The union has also repeatedly blasted the CPS plan for a longer school day, saying officials haven’t sufficiently explained how the extra time would benefit students or how the district would pay for the extra time teachers would be required to work.

The union was further infuriated when Emanuel and Brizard urged schools to break ranks with the union and go ahead with the longer school day on their own. The schools that complied received an extra $150,000 in funding from CPS, and teachers at the schools received $1,250 bonuses and 2 percent raises.

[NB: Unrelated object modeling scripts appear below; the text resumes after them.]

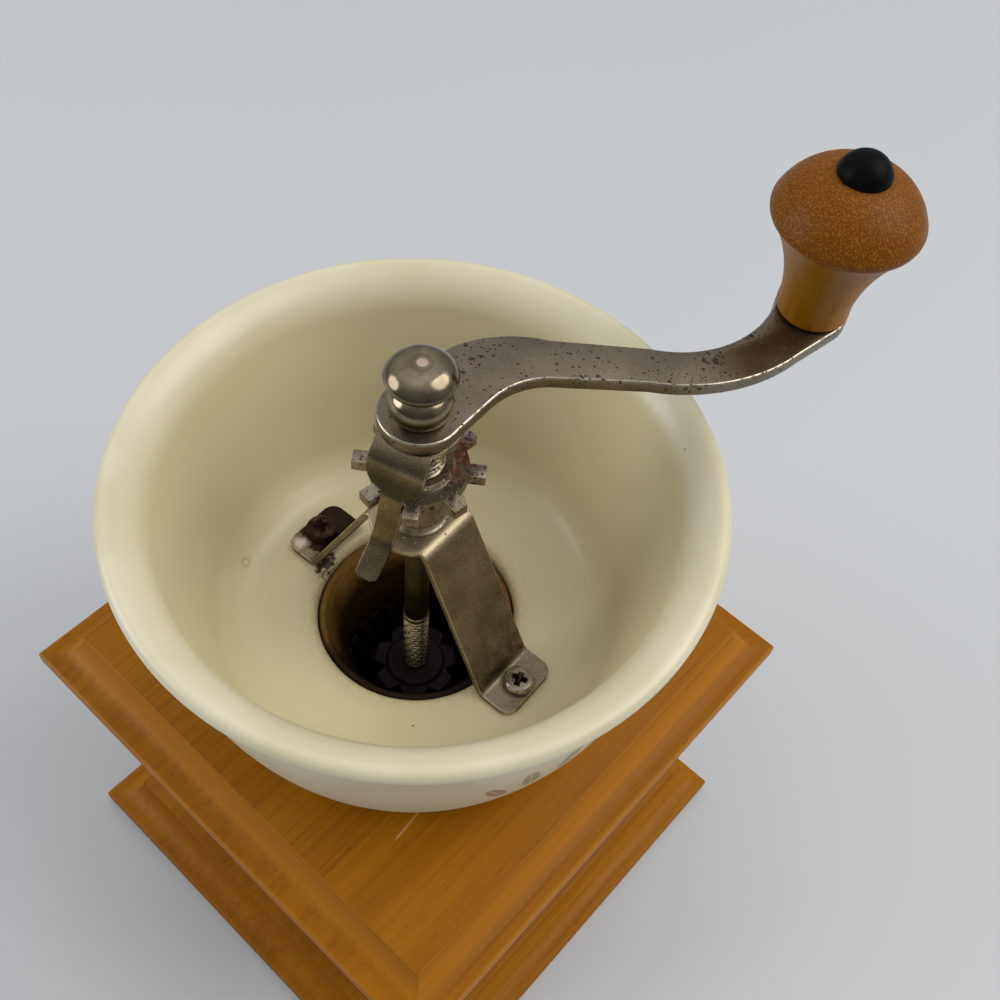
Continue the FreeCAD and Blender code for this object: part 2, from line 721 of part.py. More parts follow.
def build_drive():
    """Shaft, adjusting wheel and lock plate; threads are left plain."""
    square_top = crank_top - 0.3
    shaft = turned("shaft", [
        at(0, bridge_level - 1.2), at(given.journal_radius - 0.4, bridge_level - 1.2),
        at(given.journal_radius, bridge_level - 0.8),
        at(given.journal_radius, cone_level - given.nut_height - 0.4),
        at(given.thread_radius, cone_level - given.nut_height),
        at(given.thread_radius, given.thread_top - 0.4),
        at(given.shaft_radius, given.thread_top), at(given.shaft_radius, spindle_foot),
        at(given.spindle_radius, spindle_foot),
        at(given.spindle_radius, lock_level), at(given.thread_radius, lock_level),
        at(given.thread_radius, crank_top + given.cap_height - 4.6),
        at(given.thread_radius - 0.6, crank_top + given.cap_height - 4),
        at(0, crank_top + given.cap_height - 4),
    ])
    half = given.square_side / 2
    room = half + given.screw_fit
    square = new_sketch(shaft, "square", "XY_Plane", lift=lock_level)
    rectangle(square, -half, -half, half, half, 0.5)
    pad(shaft, square, square_top - lock_level)
    shaft.Placement.Rotation = FreeCAD.Rotation(FreeCAD.Vector(0, 0, 1), given.crank_turn.value)
    bind(shaft, "Placement.Rotation.Angle", given.crank_turn)

    wheel_turn = given.tongue_turn + 22.5
    wheel = turned("adjusting_wheel", [
        at(given.spindle_radius + given.screw_fit, -given.wheel_drop),
        at(given.wheel_hub, -given.wheel_drop),
        at(given.wheel_hub, -1.6), at(given.wheel_radius, 0), at(given.wheel_radius, given.wheel_thick),
        at(given.wheel_hub, given.wheel_thick), at(given.wheel_hub - 0.4, given.wheel_thick + 1.2),
        at(given.spindle_radius + given.screw_fit, given.wheel_thick + 1.2),
    ], z=wheel_level, turn=wheel_turn)
    lug = new_sketch(wheel, "lug", "XY_Plane")
    root, slim = given.wheel_radius - 1.2, given.lug_width / 2
    draw(lug, [at(root, -slim), at(given.lug_reach, -slim, 0.5), at(given.lug_reach, slim, 0.5),
               at(root, slim)])
    repeat(wheel, [pad(wheel, lug, given.wheel_thick)], 8)

    lock = bent_strap("lock_plate", [
        at(3, given.strap_thick / 2),
        at(given.lock_radius, given.strap_thick / 2, given.strap_thick),
        at(given.tongue_heel, -given.tongue_drop, given.strap_thick),
        at(given.tongue_tip, -given.tongue_drop - given.tongue_slope),
    ], given.tongue_root, "XZ_Plane", z=lock_level, turn=given.tongue_turn)
    mask = new_sketch(lock, "mask", "YZ_Plane")
    wide, slim = given.tongue_root / 2, given.tongue_width / 2
    low = -given.tongue_drop - given.tongue_slope - 3
    draw(mask, [at(-wide - 2, 2), at(-wide - 2, low), at(-slim, low), at(-slim, -10.8, 1.6),
                at(-wide + 0.4, -8.2, 1.6), at(-wide + 0.4, 2)])
    draw(mask, [at(wide + 2, 2), at(wide - 0.4, 2), at(wide - 0.4, -8.2, 1.6), at(slim, -10.8, 1.6),
                at(slim, low), at(wide + 2, low)])
    cut_through(lock, mask)
    tip = new_sketch(lock, "tip", "XY_Plane")
    draw(tip, [at(given.tongue_tip - 1.2, -slim), bow(given.tongue_tip - 1.2, slim, slim + 0.5, True),
               at(given.tongue_tip + 3, slim), at(given.tongue_tip + 3, -slim)])
    cut_through(lock, tip)
    disc = new_sketch(lock, "disc", "XY_Plane")
    circle(disc, 0, 0, given.lock_radius)
    pad(lock, disc, given.strap_thick)
    socket = new_sketch(lock, "socket", "XY_Plane")
    socket.AttachmentOffset = FreeCAD.Placement(
        FreeCAD.Vector(),
        FreeCAD.Rotation(FreeCAD.Vector(0, 0, 1), (given.crank_turn - given.tongue_turn).value))
    bind(socket, "AttachmentOffset.Rotation.Angle", given.crank_turn - given.tongue_turn)
    rectangle(socket, -room, -room, room, room)
    cut_through(lock, socket)


def build_crank():
    """The flat swan necked crank, the nut that holds it and the knob on its axle."""
    crank = new_body("crank_arm", z=crank_level, turn=given.crank_turn)
    plan = new_sketch(crank, "plan", "XY_Plane")
    end = given.crank_reach
    draw(plan, [
        at(given.eye_radius * cosine(-52), given.eye_radius * sine(-52)), at(13.5, -1.5),
        bow(25, -0.4, 15, False),
        at(end - 38.8, -7.3), bow(end - 8.2, -9.9, 36, True),
        at(end + given.crank_end * cosine(-72), given.crank_end * sine(-72)),
        bow(end + given.crank_end, 0, given.crank_end, True),
        bow(end + given.crank_end * cosine(80), given.crank_end * sine(80), given.crank_end, True),
        bow(end + given.crank_end * cosine(150), given.crank_end * sine(150), given.crank_end, True),
        bow(end - 35, 0.4, 22.6, False),
        at(28.7, 8.3), bow(10.3, 12.6, 24.5, True),
        at(given.eye_radius * cosine(112), given.eye_radius * sine(112)),
        bow(-given.eye_radius, 0, given.eye_radius, True),
        bow(given.eye_radius * cosine(250), given.eye_radius * sine(250), given.eye_radius, True),
        bow(given.eye_radius * cosine(-52), given.eye_radius * sine(-52), given.eye_radius, True),
    ][1:])
    pad(crank, plan, given.crank_thick)
    socket = new_sketch(crank, "socket", "XY_Plane")
    half = given.square_side / 2 + given.screw_fit
    rectangle(socket, -half, -half, half, half)
    cut_through(crank, socket)
    drill(crank, "axle_hole", [(end, 0)], given.axle_radius + given.screw_fit)

    bore = given.thread_radius + given.screw_fit
    turned("cap_nut", [
        at(bore, 0), at(given.cap_base, 0), bow(given.cap_lower, 2.9, 6.5, True),
        bow(given.cap_neck, 5.8, 4.2, True),
        at(given.cap_neck, 6.5), bow(given.cap_upper, given.cap_height - 3.4, 3.6, True),
        bow(3.4, given.cap_height - 0.3, 4.8, True), at(3, given.cap_height), at(0, given.cap_height),
        at(0, given.cap_height - 3), at(bore, given.cap_height - 3.6),
    ], z=crank_top)

    place = {"x": end * cosine(given.crank_turn), "y": end * sine(given.crank_turn)}
    cup = given.knob_height - 5.2
    grip_bore = given.axle_radius + given.running_gap
    cup_radius = given.axle_head + 0.6
    seat = given.crank_thick + given.rest_gap * 2 + cup
    turned("knob_axle", [
        at(0, -1.2), at(given.axle_head - 1, -1.2), at(given.axle_head, 0), at(given.axle_radius, 0),
        at(given.axle_radius, seat),
        at(given.axle_head, seat), at(given.axle_head, seat + 1.1), at(given.axle_head - 0.5, seat + 1.6),
        at(0, seat + 1.6),
    ], z=crank_level, **place)
    turned("knob_grip", [
        at(grip_bore, 0), at(given.knob_foot - 0.4, 0), at(given.knob_foot, 0.4),
        at(given.knob_foot, 1.2), at(given.knob_waist, 3.4),
        bow(given.knob_head - 0.6, given.knob_height - 10.6, 40, False),
        bow(given.knob_head, given.knob_height - 8, 2, True),
        bow(given.stopper_radius, given.knob_height, 13.4, True), at(cup_radius, given.knob_height),
        at(cup_radius, cup), at(grip_bore, cup),
    ], z=crank_top + given.rest_gap, **place)
    turned("knob_cap", [
        at(0, -2.6), at(cup_radius - given.screw_fit, -2.6), at(cup_radius - given.screw_fit, 0),
        at(given.stopper_radius, 0), at(given.stopper_radius, 0.8), bow(0.6, given.stopper_dome, 5, True),
        at(0, given.stopper_dome),
    ], z=crank_top + given.rest_gap + given.knob_height, **place)


def slab(label, x_low, y_low, x_high, y_high, thick, **place):
    """A plain board, given by two corners of its plan and its height."""
    body = new_body(label, **place)
    plan = new_sketch(body, "plan", "XY_Plane")
    rectangle(plan, x_low, y_low, x_high, y_high)
    pad(body, plan, thick)
    return body


def build_drawer():
    """An open topped drawer: front, sides, back, let-in bottom and a turned pull."""
    front_face = -half_box
    inner_face = front_face + given.wall
    foot = given.plate_thick + given.drawer_gap
    back_end = half_box - given.wall - given.drawer_slack
    inside = drawer_half - given.drawer_board
    groove_half = inside + given.drawer_groove
    floor_top = given.floor_lift + given.drawer_floor
    front = slab("drawer_front", -drawer_half, front_face, drawer_half, inner_face,
                 given.drawer_height, z=foot)
    hole = new_sketch(front, "screw_hole", "XZ_Plane")
    circle(hole, 0, given.pull_level, given.screw_radius + given.screw_fit)
    cut_through(front, hole)
    for label, sign in (("drawer_left", -1), ("drawer_right", 1)):
        low, high = sorted((inside * sign, drawer_half * sign), key=lambda length: length.value)
        board = slab(label, low, inner_face, high, back_end, given.drawer_side_height, z=foot)
        groove = new_sketch(board, "groove", "XZ_Plane")
        rectangle(groove, -groove_half, given.floor_lift, groove_half, floor_top)
        cut_through(board, groove)
    back_front = back_end - given.drawer_board
    slab("drawer_back", -inside, back_front, inside, back_end, given.drawer_side_height - floor_top,
         z=foot + floor_top)
    slab("drawer_bottom", -groove_half, inner_face, groove_half, back_end, given.drawer_floor,
         z=foot + given.floor_lift)

    level = foot + given.pull_level
    turned("drawer_pull", [
        at(0, -given.pull_length), at(given.pull_radius * 0.45, -given.pull_length),
        bow(given.pull_radius, 3.6 - given.pull_length, 4.6, True),
        bow(given.pull_neck, -2, 5, True), at(given.pull_neck, 0),
        at(given.screw_radius + given.screw_fit, 0),
        at(given.screw_radius + given.screw_fit, 2 - given.pull_length), at(0, 2 - given.pull_length),
    ], role="XY_Plane", y=front_face, z=level)
    reach = given.wall + given.pull_length - 3
    turned("pull_screw", screw_outline(reach, tip=0),
           role="XY_Plane", y=inner_face, z=level)


def export():
    """Checks every object of the document, then writes each sub-part's solids."""
    doc.recompute()
    failed = [item.Label for item in doc.Objects if {"Invalid", "Error"} & set(item.State)]
    failed += [body.Label for body in sub_parts if body.Shape.isNull() or not body.Shape.isValid()]
    if failed:
        raise RuntimeError(f"failed: {sorted(set(failed))}")
    os.makedirs("parts", exist_ok=True)
    for body in sub_parts:
        body.Shape.exportStep(f"parts/{body.Label}.step")
        print(f"{body.Label}: {len(body.Shape.Solids)} solids, {body.Shape.Volume:.0f} mm3")


build_box()
build_bowl()
build_bracket()
build_fixings()
build_burrs()
build_drive()
build_crank()
build_drawer()
export()
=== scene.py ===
"""The look of the hand cranked coffee grinder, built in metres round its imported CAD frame.

+Z is up, the drawer opens towards -Y, and the origin is the middle of the base's underside."""

import math

import bpy
from mathutils import Matrix, Vector


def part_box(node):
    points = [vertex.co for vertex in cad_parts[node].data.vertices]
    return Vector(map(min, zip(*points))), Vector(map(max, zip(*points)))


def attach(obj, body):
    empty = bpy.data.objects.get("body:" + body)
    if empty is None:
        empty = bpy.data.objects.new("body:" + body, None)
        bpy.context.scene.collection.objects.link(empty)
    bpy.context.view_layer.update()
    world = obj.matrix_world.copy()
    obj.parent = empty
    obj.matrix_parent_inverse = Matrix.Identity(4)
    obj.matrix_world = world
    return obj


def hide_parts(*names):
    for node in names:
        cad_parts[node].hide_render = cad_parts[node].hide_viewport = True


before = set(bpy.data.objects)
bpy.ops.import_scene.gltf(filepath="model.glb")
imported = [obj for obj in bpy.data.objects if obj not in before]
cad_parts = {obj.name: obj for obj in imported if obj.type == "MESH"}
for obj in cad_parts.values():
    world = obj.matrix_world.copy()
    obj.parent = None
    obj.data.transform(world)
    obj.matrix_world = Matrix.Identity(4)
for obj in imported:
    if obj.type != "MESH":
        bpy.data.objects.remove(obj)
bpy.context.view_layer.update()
bpy.ops.object.select_all(action="DESELECT")
mm = 0.001


# The camera looks down into the bowl from above its left front corner, where the photograph was
# taken. Its place was found by fitting the rim's ellipse, the boards' corners and the crank.
rim_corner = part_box("hopper_bowl")[1]
azimuth, elevation, roll = -0.810, 0.946, 0.022
rim_distance = 3.778 * rim_corner.x
look_aside, look_up = 0.068, -0.017
sensor, lens_length = 36, 43.06

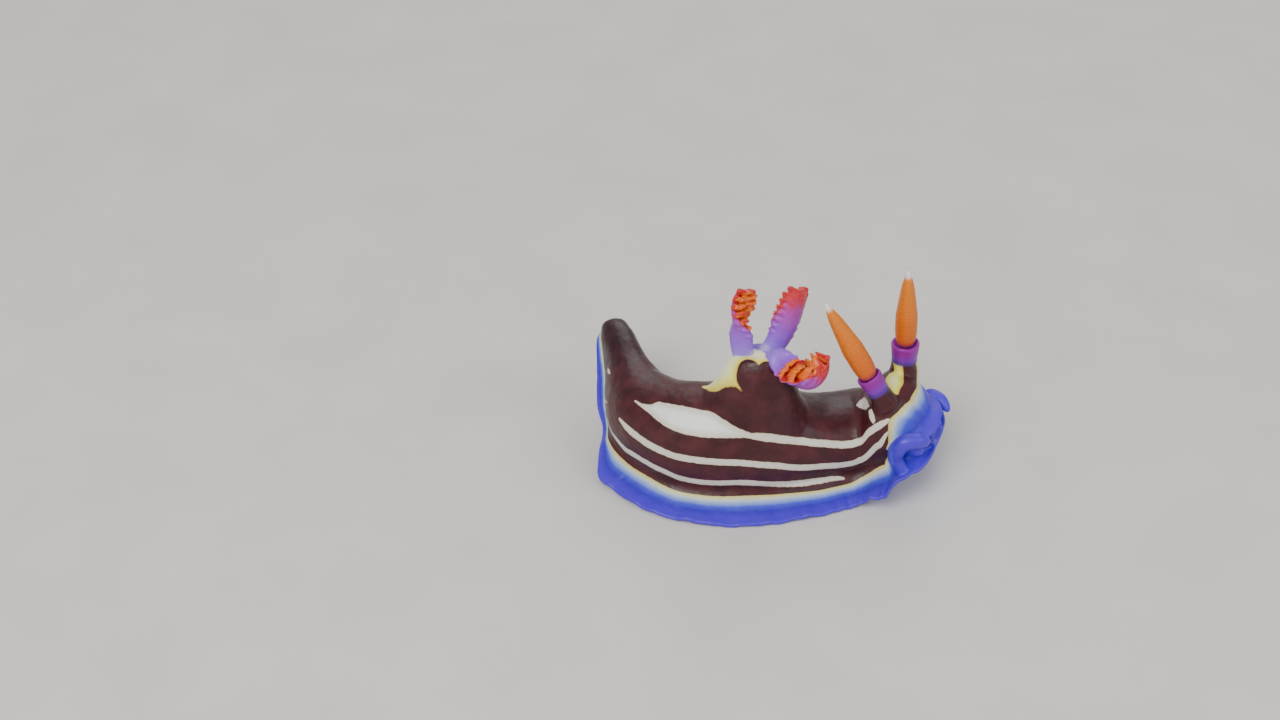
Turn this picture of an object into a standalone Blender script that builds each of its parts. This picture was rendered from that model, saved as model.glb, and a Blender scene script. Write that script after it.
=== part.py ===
"""A sea slug, life size: a tall soft body on a broad frilled foot, with its tail and its head raised.

The body follows one spine, measured along the sole. Every size here is in millimetres, and the meshes are
made in metres. +Z is up, the head is towards +X, and the right side of the animal is towards -Y.
"""

import math

import bmesh
import bpy
import numpy as np
from mathutils import Vector

MM = 0.001
GAP = 0.3  # between pieces that touch

# The spine, by the distance along the sole
TAIL_END = 1.0
BODY_END = 65.0  # the front of the head, where the body ends
FOOT_END = 65.5  # the front edge of the foot
REST_AT = 34.0  # a station of the stretch that lies flat on the floor, heading along +X
REST_X, REST_Y = -5.1, -5.5
# Bends of the spine: from, to, and the angle in degrees
TURNS = ((12.0, 40.5, 84.0), (38.0, 47.0, 8.0), (44.0, 61.0, -45.0))
LIFTS = ((-1.0, 8.0, -15.0), (5.0, 30.0, 42.0), (46.0, 61.0, 34.0))
LEAN = 0.6  # share of the lift that the sections lean by
ROLLS = ((51.0, 62.0, 6.0),)
SPINE_STEP = 0.1

# Body sizes as (station, size): the half width, and the height over the sole
HALF_WIDTH = ((1, 1.3), (2.5, 1.9), (5, 2.4), (9, 3.0), (14, 4.3), (20, 6.0), (28, 6.8), (36, 6.8), (46, 6.4))
HEIGHT = (
    *((1, 2.8), (2.5, 4.4), (5, 5.9), (10, 8.5), (16, 11.2), (22, 13.2), (28, 14.6)),
    *((34, 15.3), (42, 13.4), (48, 11.4), (54, 11.0), (60, 13.0), (66, 13.0)),
)
FOOT_HEIGHT = ((1, 1.0), (6, 1.5), (16, 2.2), (26, 2.5), (66, 2.3))
FOOT_RIGHT = (
    *((1, 1.5), (3, 2.6), (8, 3.7), (13, 5.1), (17, 7.0), (21, 8.8), (28, 10.4)),
    *((34, 10.5), (44, 10.2), (50, 9.8), (56, 10.3), (66, 10.0)),
)
FOOT_LEFT = ((1, 1.5), (3, 2.6), (8, 3.7), (14, 5.2), (20, 6.8), (28, 8.6), (36, 9.8), (46, 9.6), (66, 8.6))
TAIL_ROUND = (2.6, 2.2)  # where the tail starts to round off, and how square it is
HEAD_ROUND = (57.0, 2.5)
CROWN_ROUND = (56.5, 2.4)
FOOT_ROUND = (58.5, 2.4)
BASE_SHARE = 0.86  # half width of the body where it meets the foot, of its greatest
WAIST_SHARE = 0.40  # height of the widest place, from the foot to the top
FLANK_POWER = 2.25  # roundness of the back: 2 is an ellipse
MARGIN_EDGE = 0.55  # thickness of the foot's edge

# The mound that carries the gills
MOUND_AT = 37.0
MOUND_TOP = 21.1  # height of its flat top over the floor
MOUND_TOP_RADIUS, MOUND_FOOT_RADIUS = 3.1, 7.2

# Where the lengths of the body and of the foot start
BODY_CUTS = (("tail", TAIL_END), ("body_rear", 15.0), ("body_middle", 29.0), ("body_front", 45.0), ("head", 54.0))
FOOT_CUTS = (("foot_tail", TAIL_END), ("foot_rear", 15.0), ("foot_middle", 29.0), ("foot_front", 45.0))

# The head's own parts are placed from the sole at this station, as (forward, left, up)
HEAD_AT = 58.0
SHEATH_LENGTH = 3.2
CLUB_RADIUS = 1.5
CLUB_RIDGES = 12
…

This is a story of deceit, thievery, abuse of position, no budgets, blackmail and coercion.  No wonder the parents have reservations of Emanuel's and Duncan's dream of a community school.  As inadequate the government wants you to believe parents have become, maybe these governmental bureaucrats are even worse for children.


1 comment:

  1. Here in Springfield, the News Leader is publishing articles praising "community schools" (along with the school board) and a local school (Robberson)is excited because it has been chosen to become the first community school. Speaking of funding, this is an excerpt from the News Leader:
    SPS Adjusting Plan for Outside Meals for Students (11:48 PM, Feb. 3, 2012)
    "But this week, Ridder said that during the funding application process for the federal Child and Adult Care Food Program — which would largely pay for the effort — the district learned it must offer evening meals through the week before expanding to a weekend. Ridder said the effort will be linked with a plan to pilot a “community school,” an approach that coordinates an array of services and extra support for families through the school building".
    I don't have any children attending Springfield Public Schools, but I find this 'dance' very interesting. Thanks for this article and the one posted at Fellowship of the Minds, otherwise I wouldn't have found this site!